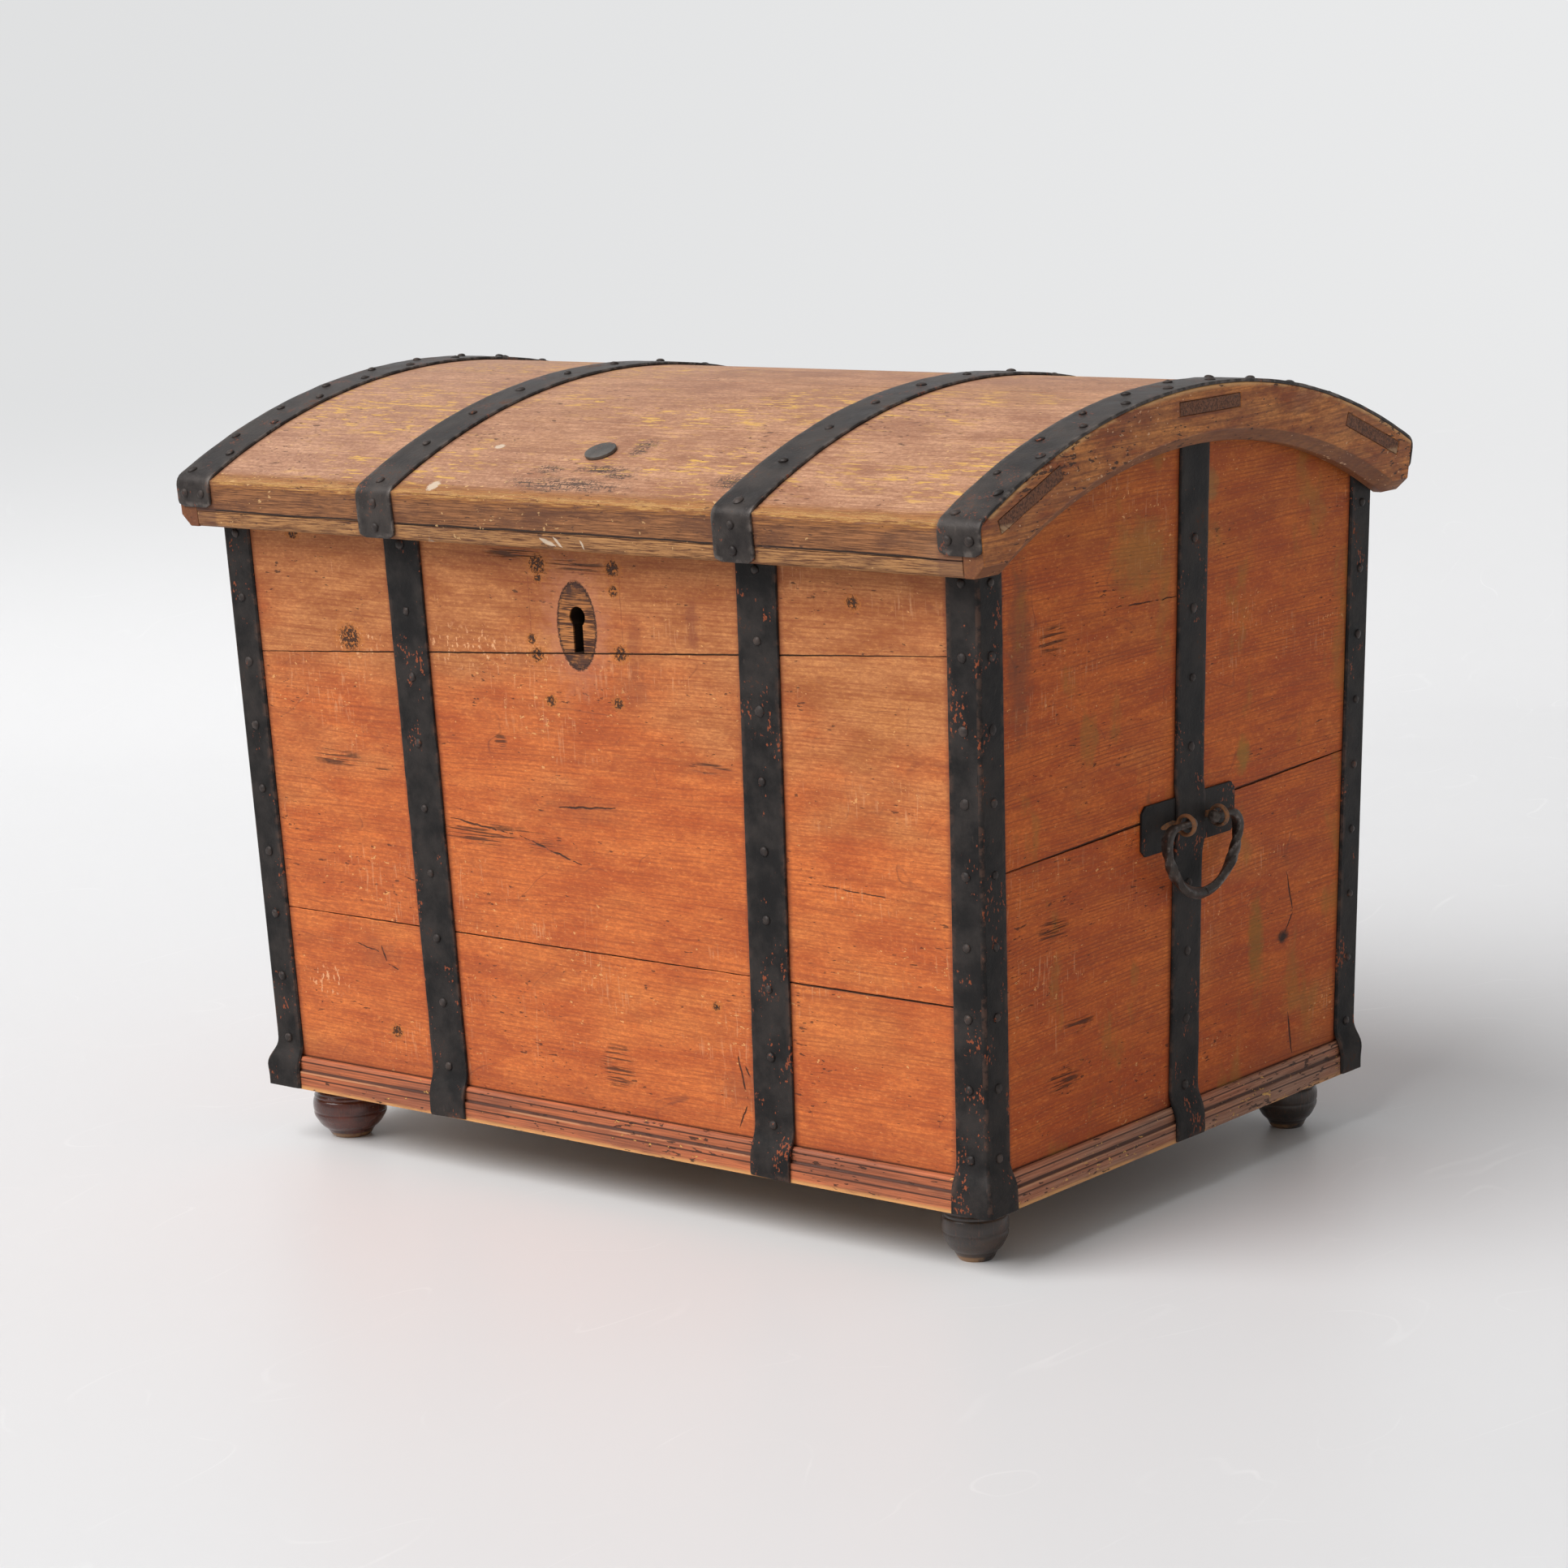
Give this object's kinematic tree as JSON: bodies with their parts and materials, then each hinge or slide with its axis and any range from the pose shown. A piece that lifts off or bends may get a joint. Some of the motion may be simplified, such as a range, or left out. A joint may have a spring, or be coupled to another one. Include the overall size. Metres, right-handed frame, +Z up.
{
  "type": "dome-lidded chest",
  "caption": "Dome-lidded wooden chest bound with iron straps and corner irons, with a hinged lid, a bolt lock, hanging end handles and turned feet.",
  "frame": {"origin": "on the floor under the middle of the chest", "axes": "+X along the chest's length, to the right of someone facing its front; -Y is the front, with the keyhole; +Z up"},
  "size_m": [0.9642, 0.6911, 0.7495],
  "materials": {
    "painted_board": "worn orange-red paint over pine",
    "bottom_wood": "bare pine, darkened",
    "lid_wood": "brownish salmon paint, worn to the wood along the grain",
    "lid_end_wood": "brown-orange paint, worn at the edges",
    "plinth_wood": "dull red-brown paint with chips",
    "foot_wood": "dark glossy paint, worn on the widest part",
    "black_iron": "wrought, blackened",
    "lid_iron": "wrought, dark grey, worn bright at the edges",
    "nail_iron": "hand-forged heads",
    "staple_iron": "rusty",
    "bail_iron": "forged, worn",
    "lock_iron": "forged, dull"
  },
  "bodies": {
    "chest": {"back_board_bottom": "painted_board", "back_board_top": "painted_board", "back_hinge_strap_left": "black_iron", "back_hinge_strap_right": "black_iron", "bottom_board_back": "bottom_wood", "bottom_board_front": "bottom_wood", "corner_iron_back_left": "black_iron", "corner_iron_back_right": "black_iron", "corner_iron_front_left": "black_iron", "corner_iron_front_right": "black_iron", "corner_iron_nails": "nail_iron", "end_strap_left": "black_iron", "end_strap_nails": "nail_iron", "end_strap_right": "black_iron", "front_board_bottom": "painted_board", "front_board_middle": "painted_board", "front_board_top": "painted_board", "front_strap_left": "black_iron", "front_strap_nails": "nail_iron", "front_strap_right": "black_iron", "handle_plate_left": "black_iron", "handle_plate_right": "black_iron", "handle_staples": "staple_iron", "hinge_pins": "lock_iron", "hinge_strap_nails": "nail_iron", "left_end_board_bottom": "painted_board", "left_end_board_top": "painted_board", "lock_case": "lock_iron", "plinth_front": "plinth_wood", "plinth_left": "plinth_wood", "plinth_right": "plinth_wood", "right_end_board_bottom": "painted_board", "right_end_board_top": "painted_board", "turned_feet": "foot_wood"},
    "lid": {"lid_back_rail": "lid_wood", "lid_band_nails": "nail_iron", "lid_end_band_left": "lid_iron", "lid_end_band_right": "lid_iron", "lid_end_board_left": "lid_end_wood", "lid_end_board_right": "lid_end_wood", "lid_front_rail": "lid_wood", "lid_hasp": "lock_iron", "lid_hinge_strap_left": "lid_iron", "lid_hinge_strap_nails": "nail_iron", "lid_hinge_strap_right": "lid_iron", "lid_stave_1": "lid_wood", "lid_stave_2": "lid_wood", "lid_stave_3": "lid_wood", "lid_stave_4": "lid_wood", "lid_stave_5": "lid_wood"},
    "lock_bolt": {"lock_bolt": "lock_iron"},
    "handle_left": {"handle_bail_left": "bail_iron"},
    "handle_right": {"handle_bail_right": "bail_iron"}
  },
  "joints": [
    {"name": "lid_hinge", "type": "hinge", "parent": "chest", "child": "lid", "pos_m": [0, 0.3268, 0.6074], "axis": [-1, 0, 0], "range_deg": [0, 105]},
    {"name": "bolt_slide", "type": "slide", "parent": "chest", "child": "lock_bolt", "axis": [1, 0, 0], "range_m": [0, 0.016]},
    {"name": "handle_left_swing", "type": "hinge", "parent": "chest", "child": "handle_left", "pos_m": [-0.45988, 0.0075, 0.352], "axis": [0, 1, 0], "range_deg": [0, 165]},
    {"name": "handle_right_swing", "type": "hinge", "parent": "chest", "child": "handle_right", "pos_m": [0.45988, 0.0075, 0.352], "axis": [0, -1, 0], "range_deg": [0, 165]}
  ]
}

Given exercise:
Return every line of the material exactly.

Complete response:
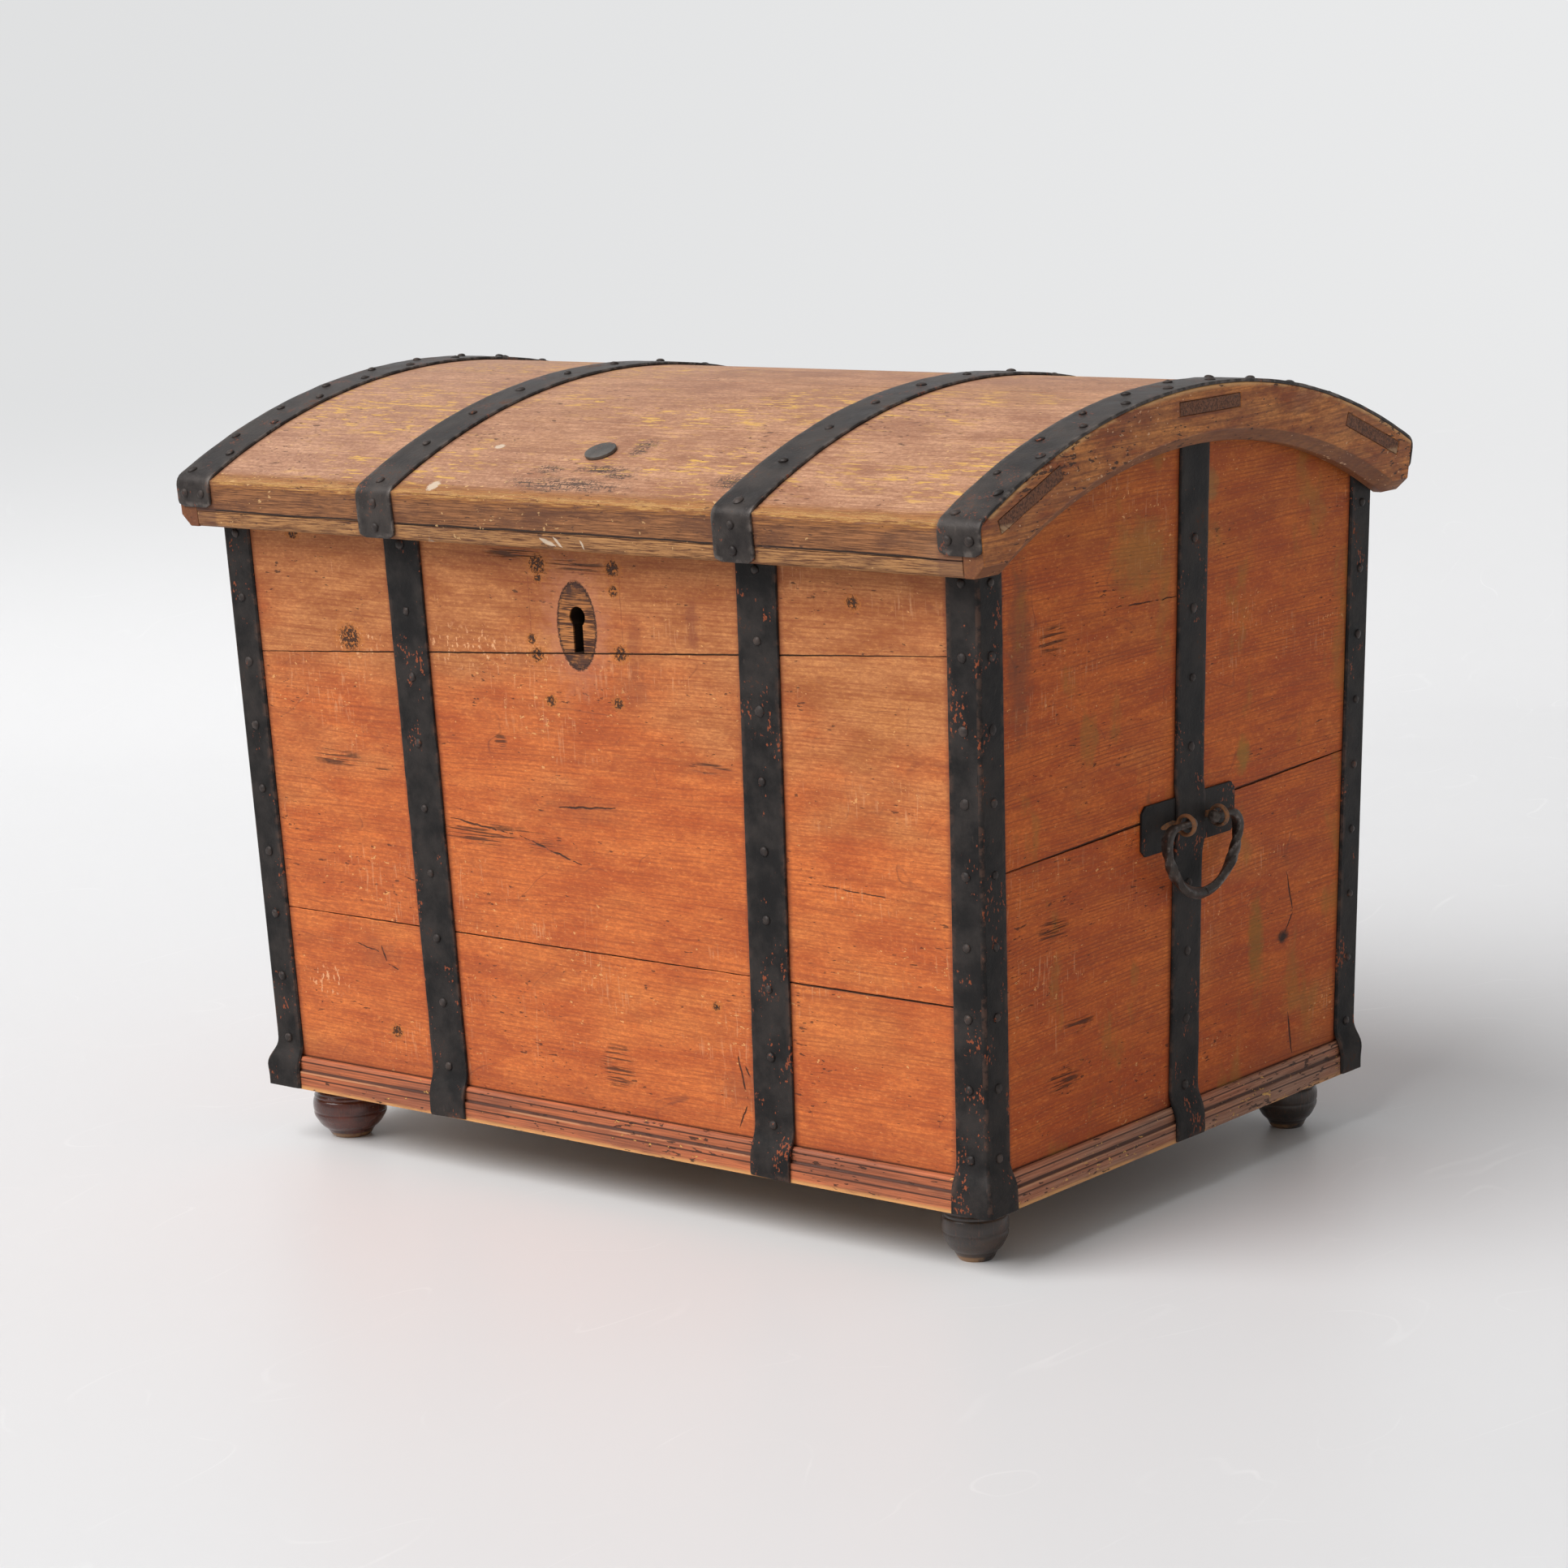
Give this object's kinematic tree as JSON: bodies with their parts and materials, then each hinge or slide with its axis and any range from the pose shown. A piece that lifts off or bends may get a joint. Some of the motion may be simplified, such as a range, or left out. A joint may have a spring, or be coupled to another one. Include the overall size. Metres, right-handed frame, +Z up.
{
  "type": "dome-lidded chest",
  "caption": "Dome-lidded wooden chest bound with iron straps and corner irons, with a hinged lid, a bolt lock, hanging end handles and turned feet.",
  "frame": {"origin": "on the floor under the middle of the chest", "axes": "+X along the chest's length, to the right of someone facing its front; -Y is the front, with the keyhole; +Z up"},
  "size_m": [0.9642, 0.6911, 0.7495],
  "materials": {
    "painted_board": "worn orange-red paint over pine",
    "bottom_wood": "bare pine, darkened",
    "lid_wood": "brownish salmon paint, worn to the wood along the grain",
    "lid_end_wood": "brown-orange paint, worn at the edges",
    "plinth_wood": "dull red-brown paint with chips",
    "foot_wood": "dark glossy paint, worn on the widest part",
    "black_iron": "wrought, blackened",
    "lid_iron": "wrought, dark grey, worn bright at the edges",
    "nail_iron": "hand-forged heads",
    "staple_iron": "rusty",
    "bail_iron": "forged, worn",
    "lock_iron": "forged, dull"
  },
  "bodies": {
    "chest": {"back_board_bottom": "painted_board", "back_board_top": "painted_board", "back_hinge_strap_left": "black_iron", "back_hinge_strap_right": "black_iron", "bottom_board_back": "bottom_wood", "bottom_board_front": "bottom_wood", "corner_iron_back_left": "black_iron", "corner_iron_back_right": "black_iron", "corner_iron_front_left": "black_iron", "corner_iron_front_right": "black_iron", "corner_iron_nails": "nail_iron", "end_strap_left": "black_iron", "end_strap_nails": "nail_iron", "end_strap_right": "black_iron", "front_board_bottom": "painted_board", "front_board_middle": "painted_board", "front_board_top": "painted_board", "front_strap_left": "black_iron", "front_strap_nails": "nail_iron", "front_strap_right": "black_iron", "handle_plate_left": "black_iron", "handle_plate_right": "black_iron", "handle_staples": "staple_iron", "hinge_pins": "lock_iron", "hinge_strap_nails": "nail_iron", "left_end_board_bottom": "painted_board", "left_end_board_top": "painted_board", "lock_case": "lock_iron", "plinth_front": "plinth_wood", "plinth_left": "plinth_wood", "plinth_right": "plinth_wood", "right_end_board_bottom": "painted_board", "right_end_board_top": "painted_board", "turned_feet": "foot_wood"},
    "lid": {"lid_back_rail": "lid_wood", "lid_band_nails": "nail_iron", "lid_end_band_left": "lid_iron", "lid_end_band_right": "lid_iron", "lid_end_board_left": "lid_end_wood", "lid_end_board_right": "lid_end_wood", "lid_front_rail": "lid_wood", "lid_hasp": "lock_iron", "lid_hinge_strap_left": "lid_iron", "lid_hinge_strap_nails": "nail_iron", "lid_hinge_strap_right": "lid_iron", "lid_stave_1": "lid_wood", "lid_stave_2": "lid_wood", "lid_stave_3": "lid_wood", "lid_stave_4": "lid_wood", "lid_stave_5": "lid_wood"},
    "lock_bolt": {"lock_bolt": "lock_iron"},
    "handle_left": {"handle_bail_left": "bail_iron"},
    "handle_right": {"handle_bail_right": "bail_iron"}
  },
  "joints": [
    {"name": "lid_hinge", "type": "hinge", "parent": "chest", "child": "lid", "pos_m": [0, 0.3268, 0.6074], "axis": [-1, 0, 0], "range_deg": [0, 105]},
    {"name": "bolt_slide", "type": "slide", "parent": "chest", "child": "lock_bolt", "axis": [1, 0, 0], "range_m": [0, 0.016]},
    {"name": "handle_left_swing", "type": "hinge", "parent": "chest", "child": "handle_left", "pos_m": [-0.45988, 0.0075, 0.352], "axis": [0, 1, 0], "range_deg": [0, 165]},
    {"name": "handle_right_swing", "type": "hinge", "parent": "chest", "child": "handle_right", "pos_m": [0.45988, 0.0075, 0.352], "axis": [0, -1, 0], "range_deg": [0, 165]}
  ]
}